* **SUPPLIED MATERIAL**:
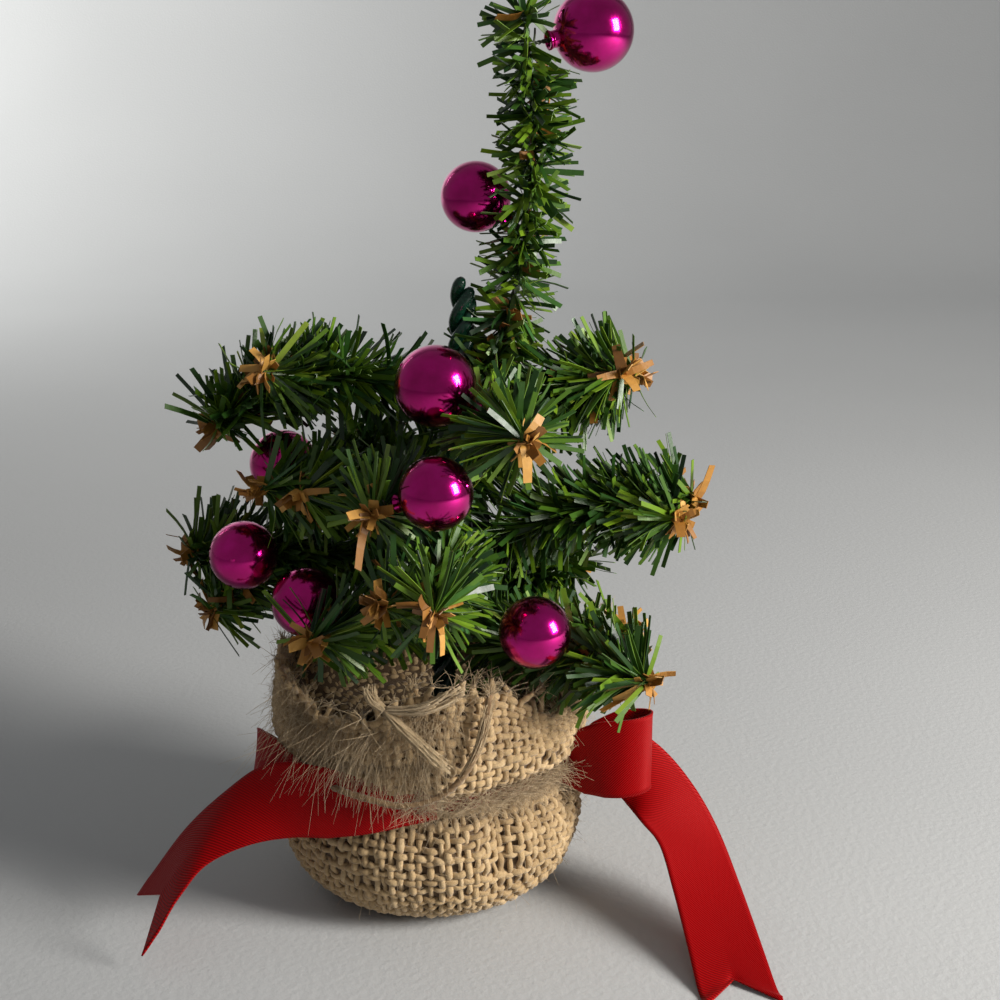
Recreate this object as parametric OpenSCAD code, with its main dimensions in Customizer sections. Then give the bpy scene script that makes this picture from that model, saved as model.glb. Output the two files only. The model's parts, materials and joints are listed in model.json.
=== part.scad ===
// Small tabletop tree: wire branches with flat strip needles on a twisted trunk,
// hung with glass balls, standing in a weighted burlap bag tied with twine and ribbon.
// Millimetres, +Z up, origin at the centre of the flat face it stands on.

/* [Bag] */
// Widest radius of the bag's lower pouch
pouch_r = 40; // [36:1:48]
// Radius of the rounded side of the pouch
pouch_round_r = 18; // [16:0.5:20]
// Outer radius of the bag where it is tied
neck_r = 30; // [25:1:33]
// Height of the rim of the bag
rim_h = 55; // [50:1:56]
// Outer radius of the bag's overhanging upper part
skirt_r = 41; // [38:1:45]
// Thickness of the gathered burlap
burlap_t = 2; // [1:0.25:3]

/* [Weight] */
// Top of the plaster weight
weight_h = 30; // [24:1:31]
// Depth of the trunk in the weight
trunk_depth = 24; // [16:1:26]

/* [Trunk] */
// Height of the cut top end of the trunk
trunk_top_h = 165; // [160:1:198]
// How far the trunk's top stands to the side of its foot
trunk_lean = 10; // [0:1:14]
// Diameter of one of the three strands of the trunk
strand_d = 3.2; // [2.4:0.2:4]
// Height of the wire wraps that hold the branches
wrap_h = 3.6; // [2.4:0.2:5]

/* [Branches] */
// Diameter of a branch's twisted wire
wire_d = 1.6; // [1.2:0.1:2.2]
// Radius of the needles next to the trunk
needle_r_in = 3.4; // [2.6:0.2:4]
// Radius of the needles near the tip
needle_r_out = 6.8; // [5:0.2:8]
// Radius of the needles on the upright top garland
garland_r = 6.8; // [5:0.2:8]
// Length of the top garland
garland_len = 92; // [70:1:110]

/* [Balls] */
// Diameter of the larger glass balls
ball_d = 19.5; // [16:0.5:21]
// Diameter of the smaller glass balls
small_ball_d = 17.5; // [14.5:0.5:21]
// Glass thickness of a ball
glass_t = 0.6; // [0.4:0.1:1]
// Diameter of a ball's hanging wire
hanger_d = 0.8; // [0.6:0.1:1]

/* [Ribbon] */
// Width of the satin ribbon
ribbon_w = 19; // [15:1:22]
// Thickness of the ribbon
ribbon_t = 0.6; // [0.4:0.1:1]

/* [Twine] */
// Diameter of the jute twine
twine_d = 1.6; // [1.2:0.1:2]

/* [Hidden] */
gap = 0.3;                                   // clearance between soft pieces
twine_gap = 0.1;                             // between turns of twine and what they hold
fine = 48;                                   // facets asked for on round pieces

// --- bag and weight
crease_w = 4.5;                              // height of the neck between pouch and skirt
flare_h = 5;                                 // height over which the skirt flares out
tie_above = 1.5;                             // from the pouch to the lower turn of twine
pouch_core_r = pouch_r - pouch_round_r;      // radius of the flat foot
pouch_top_h = 2 * pouch_round_r;             // top of the pouch's rounded side
neck_rise = sqrt(pow(pouch_round_r, 2) - pow(neck_r - pouch_core_r, 2));
neck_h = pouch_round_r + neck_rise;          // where the pouch meets the neck
crease_h = neck_h + crease_w;                // where the skirt starts to flare
skirt_low_h = crease_h + flare_h;            // lowest height of full skirt width
tie_h = neck_h + tie_above;                  // height of the twine round the neck
trunk_foot_h = weight_h - trunk_depth;
bore_clearance = 0.4;
flare_in = 1.5;                              // the skirt is this much narrower where it flares
round_rise = 5;                              // height of the rounding above the flare
lining_drop = 2;                             // how far the skirt's hollow side runs under it

// --- trunk
lean_angle = atan(trunk_lean / trunk_top_h);
strand_offset = strand_d / sqrt(3);          // strands touch each other
trunk_r = strand_offset + strand_d / 2;
wrap_t = 1.5;                                // thickness of a wrap
wrap_play = 0.05;                            // between a wrap and the trunk
wrap_r = trunk_r + wrap_t;
root_d = 2.4;                                // elbow where a branch leaves its wrap
root_w = 3;
root_gap = 0.1;
root_r = wrap_r + root_d / 2 + root_gap;     // hinge axis to trunk axis

// --- branches: distance below the trunk's top, bearing, rise at root, rise at tip, length
BRANCHES = [
    [ 97,  -32,  14, -14, 54],
    [ 73,    4,  26,  -2, 59],
    [ 43,   14,  36,   0, 44],
    [ 39,  -70,  26,  -8, 43],
    [ 57, -114,  24,  -8, 39],
    [ 77,  -92,  20,  -4, 51],
    [ 89, -131,  18,  -6, 43],
    [ 65, -168,  27,   2, 44],
    [ 81,  171,  16, -10, 64],
    [ 35,  176,  33, -47, 61],
    [ 61,   76,  32,   0, 50],
    [ 69,  122,  28,  -4, 50],
    [ 93,   52,  14, -12, 52],
];
GARLAND = [30, 0, 68, 100, garland_len];
bare_len = 8;                                // wire left bare at the root
tuft_over = 3;                               // needles reach past the wire's tip
tuft_close = 4;                              // stretch of wire over which the tuft closes
tuft_less = 2.6;                             // how much narrower the tuft is at its end
full_share = 0.6;                            // share of the wire where needles reach full size
sleeve_bore = 0.4;                           // between a wire and the needles round it
twig_share = 0.9;                            // diameter of a twig's wire, share of wire_d
twig_start = 12;                             // wire of a twig left bare at its root
twig_less = 1;                               // twig needles are this much shorter
sleeve_sides = 10;
sleeve_step = 7;

// --- side twigs: branch, place along it, turn sideways, drop, length
TWIGS = [
    [ 0, 24,  34,   6, 22],
    [ 1, 34, -28, -10, 22],
    [ 2, 24, -38,   6, 18],
    [ 5, 26, -36,  -6, 22],
    [ 7, 20,  38,   4, 20],
    [ 8, 34,  10, -38, 30],
    [ 9, 24,  34,   8, 22],
    [10, 24,  36,   0, 24],
    [11, 24,  34,  -8, 24],
    [12, 26,  38,  -4, 26],
];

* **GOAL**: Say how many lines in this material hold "that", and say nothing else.

* **SOLUTION TO THIS PROBLEM**: 2